Customizing DataParallel

tueboesen · January 28, 2020, 7:37pm

I am running a reversible network and wish to use DataParallel on it, however my model has the following methods which I need:
forward
reverse
backward

Example of my network:

class reversenet(nn.Module):
def __init__(self, args):
    super().__init__()
    self.model = model

def forward(self, X):
    Y, Yo = self.model(X)
    return Y, Yo


def backward(self, Y, Yo, dY, get_optim):
    """ Compute gradients for the model parameters using the reversible property of the network to 
    re-calculate activation.

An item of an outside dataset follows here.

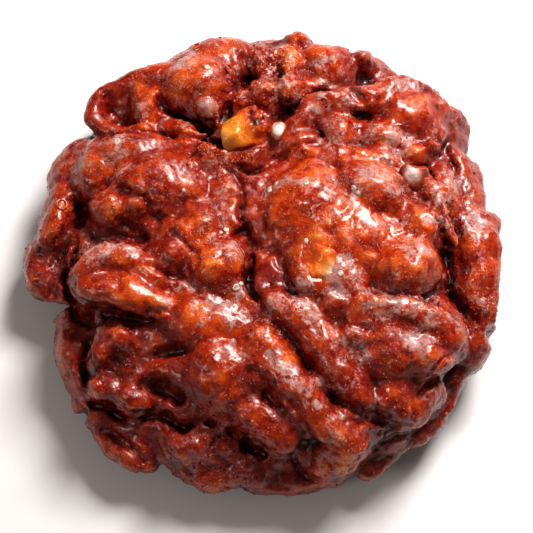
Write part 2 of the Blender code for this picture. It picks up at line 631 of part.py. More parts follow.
def give_material(thing):
    colour, roughness = MATERIALS[thing.name]
    material = bpy.data.materials.new(thing.name + "_surface")
    material.use_nodes = True
    shader = material.node_tree.nodes["Principled BSDF"]
    shader.inputs["Base Color"].default_value = (*colour, 1)
    shader.inputs["Roughness"].default_value = roughness
    shader.inputs["Metallic"].default_value = 0
    thing.data.materials.clear()
    thing.data.materials.append(material)
    thing.data.shade_smooth()


def main():
    clear_scene()
    noise.seed_set(SEED)
    dough = make_dough()
    cut_beds(dough)
    apples = [make_apple(row, seed) for seed, row in enumerate(APPLES)]
    place_on_origin([dough, *apples])
    for thing in [dough, *apples]:
        give_material(thing)
        print(thing.name, sum(len(face.vertices) - 2 for face in thing.data.polygons), "triangles")


main()
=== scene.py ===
# %% [markdown]
# # A glazed fritter with diced apple
# The real thing is a heap of chopped dough and diced apple, fried until its lobes have grown into
# each other, then dipped in thin sugar glaze. It could be sculpted by hand, but a rule is easier to
# read and to change: tables of lobes, folds and seams make the form, noise makes the crust, and
# node trees add the fine relief, the colour and the glaze.
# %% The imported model, units and small helpers
import math
import random

import bpy
import numpy as np
from mathutils import Euler, Matrix, Vector, noise


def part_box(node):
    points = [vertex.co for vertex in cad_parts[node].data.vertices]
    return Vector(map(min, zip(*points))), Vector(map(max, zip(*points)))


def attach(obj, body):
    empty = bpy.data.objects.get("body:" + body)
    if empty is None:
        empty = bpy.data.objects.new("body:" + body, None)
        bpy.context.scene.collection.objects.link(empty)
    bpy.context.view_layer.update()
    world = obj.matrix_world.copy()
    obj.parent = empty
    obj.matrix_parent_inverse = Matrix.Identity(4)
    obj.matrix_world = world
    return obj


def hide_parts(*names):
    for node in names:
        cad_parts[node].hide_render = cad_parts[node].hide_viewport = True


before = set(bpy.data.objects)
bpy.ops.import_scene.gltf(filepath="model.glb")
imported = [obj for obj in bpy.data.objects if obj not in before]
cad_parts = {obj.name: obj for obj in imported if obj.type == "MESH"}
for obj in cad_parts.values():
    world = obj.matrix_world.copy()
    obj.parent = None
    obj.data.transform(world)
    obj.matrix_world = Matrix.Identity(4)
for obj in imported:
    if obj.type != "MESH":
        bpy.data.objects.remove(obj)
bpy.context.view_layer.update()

MM = 0.001
SEED = 5
BODY = "root"
noise.seed_set(SEED)


# %% [markdown]
# Meshes are worked on as arrays of points in millimetres, because NumPy moves a hundred thousand
# points at once. A modifier is used for what Blender does better, such as joining shapes into one
# skin, and its result becomes a plain mesh straight away.
# %% Meshes as arrays
def into_scene(name, data):
    """A new object in the scene, at the origin."""
    thing = bpy.data.objects.new(name, data)
    bpy.context.scene.collection.objects.link(thing)
    return thing


def new_object(name, points, faces=(), edges=()):
    """A mesh object from points in millimetres."""
    mesh = bpy.data.meshes.new(name)
    mesh.from_pydata((np.asarray(points) * MM).tolist(), list(edges), [list(face) for face in faces])
    return into_scene(name, mesh)


def read_points(thing):
    points = np.empty(len(thing.data.vertices) * 3, np.float32)
    thing.data.vertices.foreach_get("co", points)
    return points.reshape(-1, 3).astype(float) / MM


def read_normals(thing):
    normals = np.empty(len(thing.data.vertices) * 3, np.float32)
    thing.data.vertex_normals.foreach_get("vector", normals)
    return normals.reshape(-1, 3).astype(float)


def write_points(thing, points):
    thing.data.vertices.foreach_set("co", (points * MM).astype(np.float32).ravel())
    thing.data.update()


def write_attribute(thing, name, values):
    """One number for each point, which the node trees and the materials read by name."""
    layer = thing.data.attributes.get(name) or thing.data.attributes.new(name, "FLOAT", "POINT")
    layer.data.foreach_set("value", np.asarray(values, np.float32))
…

Gradients are updated in place

    Arguments:
        YN {torch.Tensor} -- Final state from the forward pass
        Yo {torch.Tensor} -- Second last state from the forward pass
        dY {torch.Tensor} -- Derivative of YN
        get_optim {function} -- Function that returns an optimizer
    """
    
    return Y, Yo


def reverse(self, YN, Yo):
    """ Use the reversible property of the network to re-calculate the input to the forward pass.

    Arguments:
        YN {torch.Tensor} -- Final state from the forward pass
        Yo {torch.Tensor} -- Second last state from the forward pass

    Returns:
        torch.Tensor -- Recovery of initial state
        torch.Tensor -- Recovery of second state
    """

    Y = Yo
    Yo = YN


    return Y, Yo

But when I use the standard DataParallel function on this I lose access to the reverse routine.

I could create a second inverse model, which reuses the same parameters as the first model, and has its forward method being the reverse operation from the original model, but that seems rather convoluted to me and not all that pretty.

So I was wondering whether anyone has any experience customizing DataParallel to accept more methods?